According to a 2012 USAID report titled “Emerging Land Issues in Africa”, 25 percent of young adults who grew up in rural areas did not inherit land because there was no land to inherit.
“[People] just want to have a title deed even if it means subdividing the land to economically non-viable portions, while big investors are interested in high-value crops, particularly in horticulture, limiting available land for food crops,” Moshi says.
Smallholder farmers across Africa account for at least 75 percent of agricultural outputs, according to FAO.
“Small-scale farmers still produce more than big farms. Big farms often lie idle, investors hoard them for speculative purposes, they rarely grow food on this land,” Isaac Maiyo from Schemers, an agricultural community-based organisation in Kenya, tells IPS, explaining that 93 percent of farmers in Botswana are smallholders.
“They [smallholder farmers in Botswana] have less than eight percent percent of the agricultural land and they still account for nearly 100 percent of the country’s maize production,” he says.
Anthony Mokaya, of local NGO Kenya Lands Alliance, tells IPS that many countries on the continent are yet to establish laws that govern subdivision of agricultural land.
And while South Africa and Kenya have legislation on the subdivision of land, Mokaya says “the laws remain largely ineffective.”
While the Agriculture Act (Chapter 318) in Kenya categorically states that agricultural land should not be subdivided below 0.8 hectares, smallholder farmer Kibet says that “many farmers do not know that the law exists.”
“We subdivide not based on what the law says, but based on the number of dependents who want a share of available land, particularly where land inheritance is concerned,” Kibet explains.
South Africa’s Agricultural Land Act prevents the “subdivision of agricultural land to the extent where the new portions created are so small that farming will no longer be economically viable.”
But as is the case with many African countries, Moshi says that subdivision of agricultural land has not been guided by the law.

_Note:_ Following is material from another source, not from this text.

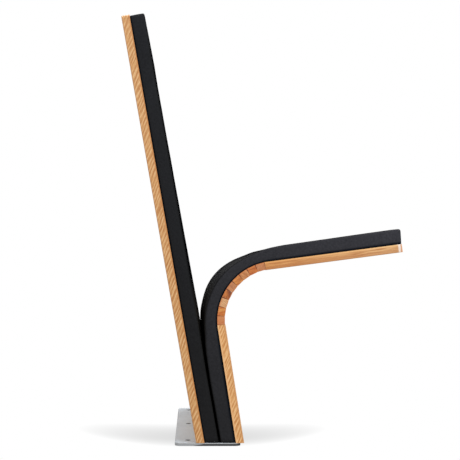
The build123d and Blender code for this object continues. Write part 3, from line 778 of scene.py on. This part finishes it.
class Skin:
    """Closed mesh through rings, which can be cut into pieces whose shading still runs on."""

    def __init__(self, rings):
        self.size = len(rings[0])
        self.rings = rings
        self.lengths = self.measure()
        normals = iter(self.vertex_normals())
        self.rings = [
            [point + next(normals) * self.unevenness(point, j) for j, point in enumerate(ring)]
            for ring in rings
        ]
        self.normals = self.vertex_normals()

    def vertex_normals(self):
        mesh = self.make_mesh(0, len(self.rings) - 1)
        normals = [vertex.normal.copy() for vertex in mesh.vertices]
        bpy.data.meshes.remove(mesh)
        return normals

    def unevenness(self, point, j):
        """How far the stuffed cloth rises or sinks at a ring's point j; nothing at the feet and below."""
        if j < STILL_POINTS or j > self.size - POCKET_POINTS - STILL_POINTS - 1:
            return 0.0
        broad = noise.noise(point * BROAD_WAVES)
        return UNEVENNESS * (broad + FINE_SHARE * noise.noise(point * FINE_WAVES))

    def measure(self):
        """Distance along the path for every ring, and round the ring for every point."""
        middle = SIDE_POINTS + RIM_POINTS + TOP_POINTS
        along = [0.0]
        for one, two in zip(self.rings, self.rings[1:]):
            along.append(along[-1] + (two[middle] - one[middle]).length)
        ring = self.rings[len(self.rings) // 2]
        around = [0.0]
        for one, two in zip(ring, ring[1:] + ring[:1]):
            around.append(around[-1] + (two - one).length)
        self.girth = around[self.size - POCKET_POINTS - 1]
        self.seam = around[SIDE_POINTS + RIM_POINTS * 2 // 3]
        return along, around

    def make_mesh(self, first, last):
        """Mesh of the rings from first to last, closed at the whole skin's ends."""
        rings = self.rings[first : last + 1]
        size = self.size
        faces = []
        for i in range(len(rings) - 1):
            for j in range(size):
                k = (j + 1) % size
                faces.append((i * size + j, i * size + k, (i + 1) * size + k, (i + 1) * size + j))
        if first == 0:
            faces.append(tuple(range(size - 1, -1, -1)))
        if last == len(self.rings) - 1:
            top = (len(rings) - 1) * size
            faces.append(tuple(top + j for j in range(size)))
        mesh = bpy.data.meshes.new("skin")
        mesh.from_pydata([tuple(p) for ring in rings for p in ring], [], faces)
        mesh.polygons.foreach_set("use_smooth", [True] * len(mesh.polygons))
        mesh.update()
        return mesh

    def lay_weave(self, mesh, first):
        """Texture coordinates in metres, round the ring and along the path; an end has even ones."""
        along, around = self.lengths
        layer = mesh.uv_layers.new(name="weave")
        for polygon in mesh.polygons:
            corners = [(index, mesh.loops[index].vertex_index) for index in polygon.loop_indices]
            is_end = len(corners) > 4
            closes_ring = max(vertex % self.size for _, vertex in corners) == self.size - 1
            for index, vertex in corners:
                row, column = divmod(vertex, self.size)
                if is_end:
                    point = mesh.vertices[vertex].co
                    round_it, up = self.girth / 2 + END_SPREAD * point.x, along[first + row] + point.z
                else:
                    round_it = around[self.size if closes_ring and column == 0 else column]
                    up = along[first + row]
                layer.data[index].uv = (round_it, up)

    def piece(self, name, material, slot, first=0, last=None):
        """Piece between two rings, or up to the last one, as an object."""
        last = len(self.rings) - 1 if last is None else last
        mesh = self.make_mesh(first, last)
        mesh.name = name
        self.lay_weave(mesh, first)
        normals = self.normals[first * self.size : (last + 1) * self.size]
        mesh.normals_split_custom_set_from_vertices(normals)
        mesh.materials.append(material)
        obj = add_object(name, mesh)
        return obj


def mid_link(k):
    """Point on the wood's surface in the middle of link k; 0 is the lower run and 10 the seat."""
    return RUNS[k].at(PITCH / 2 if k else -PITCH / 2)


def bend_across(obj, k):
    """Bakes a strip's transform into its mesh; the strip spans hinge line k but isn't made to turn with it.
    """
    tuple(mid_link(k - 1))
    tuple(mid_link(k))
    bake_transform(obj)


def make_seat_cushion():
    """The seat's cushion: one skin, cut at the mid-links."""
    rings, marks = seat_rings()
    skin = Skin(rings)
    cloth = fabric(skin, "seat_fabric", foot=(38, 38, 40), top=(56, 56, 61), dulling=(0.95, 0.99))
    pieces = [skin.piece("seat_pad_lower", cloth, "seat_fabric", 0, marks[0])]
    for k in range(1, len(marks)):
        pieces.append(skin.piece(f"seat_pad_bend_{k}", cloth, "seat_fabric", marks[k - 1], marks[k]))
    pieces.append(skin.piece("seat_pad_front", cloth, "seat_fabric", marks[-1]))
    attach(pieces[0], CHAIN[0])
    for k, piece in enumerate(pieces[1:-1], 1):
        bend_across(piece, k)
    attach(pieces[-1], CHAIN[-1])
    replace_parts(pieces[0], "lower_cover", "lower_foam")
    for piece in pieces[1:-1]:
        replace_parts(piece, "bend_cover", "bend_foam")
    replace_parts(pieces[-1], "seat_cover", "seat_foam")
    return pieces


def make_back_cushion():
    skin = Skin(back_rings())
    cloth = fabric(skin, "back_fabric", foot=(30, 30, 31), top=(36, 37, 40), dulling=(0.84, 0.94))
    back = skin.piece("back_pad", cloth, "back_fabric")
    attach(back, CHAIN[0])
    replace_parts(back, "back_cover", "back_foam")
    return back


def make_cushions():
    for piece in make_seat_cushion() + [make_back_cushion()]:
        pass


# ---- spring strips -------------------------------------------------------------------------------
SPRING_N, SPRING_T = 4.79 * MM, 0.8 * MM  # height above the wood, thickness
SPRING_HALF, SPRING_X = 30 * MM, 95 * MM  # half width, middle of a strip
SPRING_FOOT, SPRING_TIP = 90 * MM, 70 * MM  # straight ends
SPRING_STEPS = 4  # stretches over each hinge line


def strip_ring(run, s, n, x):
    top = n + SPRING_T
    corners = [(-SPRING_HALF, n), (SPRING_HALF, n), (SPRING_HALF, top), (-SPRING_HALF, top)]
    return [run.at(s, m, x + dx) for dx, m in corners]


def strip_piece(name, rows, material):
    """Thin strips through rows of four-cornered rings, one list of rings for each strip."""
    points, faces = [], []
    for rings in rows:
        start = len(points)
        points += [tuple(p) for ring in rings for p in ring]
        for i in range(len(rings) - 1):
            for j in range(4):
                k = (j + 1) % 4
                a, b = start + 4 * i, start + 4 * (i + 1)
                faces.append((a + j, b + j, b + k, a + k))
        end = start + 4 * (len(rings) - 1)
        faces += [(start, start + 1, start + 2, start + 3), (end + 3, end + 2, end + 1, end)]
    mesh = bpy.data.meshes.new(name)
    mesh.from_pydata(points, [], faces)
    mesh.materials.append(material)
    obj = add_object(name, mesh)
    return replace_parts(obj, "return_springs")


def make_springs():
    """Two strips side by side in every piece: a foot, one piece over each hinge line, and a tip."""
    steel = metal("spring_steel", (70, 78, 98), metallic=1.0, roughness=0.32, grain=DRAWN_GRAIN)
    sides = (-SPRING_X, SPRING_X)
    ends = (-PITCH / 2 - SPRING_FOOT, -PITCH / 2)
    foot = [[strip_ring(LOWER, s, SPRING_N, x) for s in ends] for x in sides]
    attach(strip_piece("spring_foot", foot, steel), CHAIN[0])
    for k in range(1, len(HINGES) + 1):
        runs = [bend_run((k - 1 + t) * FOLD) for t in steps(SPRING_STEPS)]
        rows = [[strip_ring(run, 0.0, ARC_R + SPRING_N, x) for run in runs] for x in sides]
        bend_across(strip_piece(f"spring_bend_{k}", rows, steel), k)
    ends = (PITCH / 2, PITCH / 2 + SPRING_TIP)
    tip = [[strip_ring(SEAT, s, SPRING_N, x) for s in ends] for x in sides]
    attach(strip_piece("spring_tip", tip, steel), CHAIN[-1])


# ---- floor, lights and camera --------------------------------------------------------------------
FLOOR_REACH = 40.0
FLOOR_DROP = 0.0004  # keeps the floor clear of the plate's underside
FLOOR_LIGHT = 0.5  # what the floor sends to the object; the camera sees 1
WORLD_LIGHT = 0.48  # what the surroundings send to it
SHADOW_DEPTH = 0.27  # how much darker the shadow's middle is to the camera
# the floor's shadow is an oval along Y that bows to +X at its ends
SHADOW_X, SHADOW_Y = -0.155, 0.01
SHADOW_HALF = 0.285
SHADOW_NEAR, SHADOW_FAR = 0.11, 0.19  # half widths to -X and to +X
SHADOW_BOW = 1.6


def make_floor():
    """White floor with one soft neutral shadow, as in the photograph, that lights the object only dimly."""
    mesh = bpy.data.meshes.new("floor")
    signs = ((-1, -1), (1, -1), (1, 1), (-1, 1))
    corners = [(x * FLOOR_REACH, y * FLOOR_REACH, -FLOOR_DROP) for x, y in signs]
    mesh.from_pydata(corners, [], [(0, 1, 2, 3)])
    shade = Shade("floor")
    x, y = shade.node("SeparateXYZ", shade.coordinates["Object"]).outputs[:2]
    along = shade.math("POWER", shade.add(y, -SHADOW_Y), 2.0)
    across = shade.add(x, -SHADOW_X, shade.times(along, -SHADOW_BOW))
    widening = shade.times(shade.rise(across, -0.01, 0.01), SHADOW_FAR - SHADOW_NEAR)
    across = shade.math("DIVIDE", across, shade.add(SHADOW_NEAR, widening))
    across = shade.math("POWER", across, 2.0)
    depth = shade.rise(shade.add(across, shade.times(along, 1 / SHADOW_HALF**2)), 1.0, 0.0)
    seen = shade.node("LightPath").outputs["Is Camera Ray"]
    more = shade.add(1 - FLOOR_LIGHT, shade.times(depth, -SHADOW_DEPTH))
    strength = shade.add(FLOOR_LIGHT, shade.times(seen, more))
    glow = shade.node("Emission", (1.0, 1.0, 1.0, 1.0), strength).outputs[0]
    shade.tree.links.new(glow, shade.tree.nodes["Material Output"].inputs["Surface"])
    mesh.materials.append(shade.material)
    obj = add_object("floor", mesh)


def area_light(name, place, target, size, power, colour=(1.0, 1.0, 1.0)):
    light = bpy.data.lights.new(name, "AREA")
    light.size = size
    light.energy = power
    light.color = colour
    obj = add_object(name, light)
    obj.location = place
    obj.rotation_euler = (Vector(target) - Vector(place)).to_track_quat("-Z", "Y").to_euler()


def make_lights():
    cool = (0.94, 0.97, 1.0)
    area_light("key", (-1.6, -1.5, 1.0), target=(-0.25, -0.2, 0.4), size=1.0, power=17.0, colour=cool)
    area_light("fill", (-2.6, 1.6, 1.6), target=(0.0, 0.0, 0.4), size=2.0, power=24.0)
    area_light("top", (0.3, -0.4, 2.8), target=(0.0, 0.0, 0.0), size=2.0, power=72.0)


def make_world():
    """White to the camera and to reflections, and a dimmer even light on the object."""
    world = bpy.data.worlds.new("white")
    bpy.context.scene.world = world
    world.use_nodes = True
    tree = world.node_tree
    path = tree.nodes.new("ShaderNodeLightPath")
    seen = path.outputs["Is Camera Ray"]
    for name in ("Is Glossy Ray", "Is Transmission Ray"):
        either = tree.nodes.new("ShaderNodeMath")
        either.operation = "MAXIMUM"
        tree.links.new(seen, either.inputs[0])
        tree.links.new(path.outputs[name], either.inputs[1])
        seen = either.outputs[0]
    level = tree.nodes.new("ShaderNodeMapRange")
    level.inputs["To Min"].default_value = WORLD_LIGHT
    level.inputs["To Max"].default_value = 1.0
    tree.links.new(seen, level.inputs["Value"])
    background = tree.nodes["Background"]
    background.inputs["Color"].default_value = (1.0, 1.0, 1.0, 1.0)
    tree.links.new(level.outputs[0], background.inputs["Strength"])


def make_camera():
    """The photograph's level camera, square to the seat's side, with its picture shifted."""
    camera = bpy.data.cameras.new("camera")
    camera.sensor_width = SENSOR
    camera.lens = FOCAL_PX / PHOTO_PX * SENSOR
    camera.shift_x = (PHOTO_PX / 2 - VIEW_PX[0]) / PHOTO_PX
    camera.shift_y = (VIEW_PX[1] - PHOTO_PX / 2) / PHOTO_PX
    obj = add_object("camera", camera)
    x = -SIDE - FOCAL_PX * SCALE
    y = ANCHOR_Y - (VIEW_PX[0] - ANCHOR_PX) * SCALE
    obj.location = (x, y, (FLOOR_PX - VIEW_PX[1]) * SCALE)
    obj.rotation_euler = (pi / 2, 0.0, -pi / 2)
    bpy.context.scene.camera = obj


dress_nodes()
make_cushions()
make_springs()
make_floor()
make_lights()
make_world()
make_camera()
bpy.context.scene.view_settings.view_transform = "Standard"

“The problem is not the act itself, but the implementation of it. Many land owners are not aware that there is a law that prohibits subdivision of agricultural land below a certain threshold.”
Amos Thiong’o from Agri-ProFocus Kenya, a network of organisations working in agribusiness, tells IPS that extensive land subdivision is also affecting mechanisation of agriculture.
“Smaller farmlands will require very intensive production technologies, such as the hydroponic production where plants are grown in a mineral solution rather than in the soil,” he says, adding that some flower farms in Naivasha, Rift Valley were already using this technology “but it requires a lot of water.”
Titus Rotich, an agricultural extension officer in Kenya’s Rift Valley region, says “farmlands are becoming so small that with time, farming will no longer be economically viable.”
“Most families who, 10 to 20 years ago, had over 40 hectares now have to contend with less than a hectare. Meaning that the land is only used to set up a homestead, and to grow a few backyard vegetables and rear a few chickens,” Rotich tells IPS, explaining that previously a farmer could produce 28 to 38 90-kilogram maize bags on just 0.4 hectares of land.
“One such bag is sold at a significant amount of 35 to 50 dollars depending on the region. But many farmers are now lucky if they produce 20 bags because they have their homestead, their cows, chickens and so on the 0.4 hectares [and it is not solely used for farming],” he says.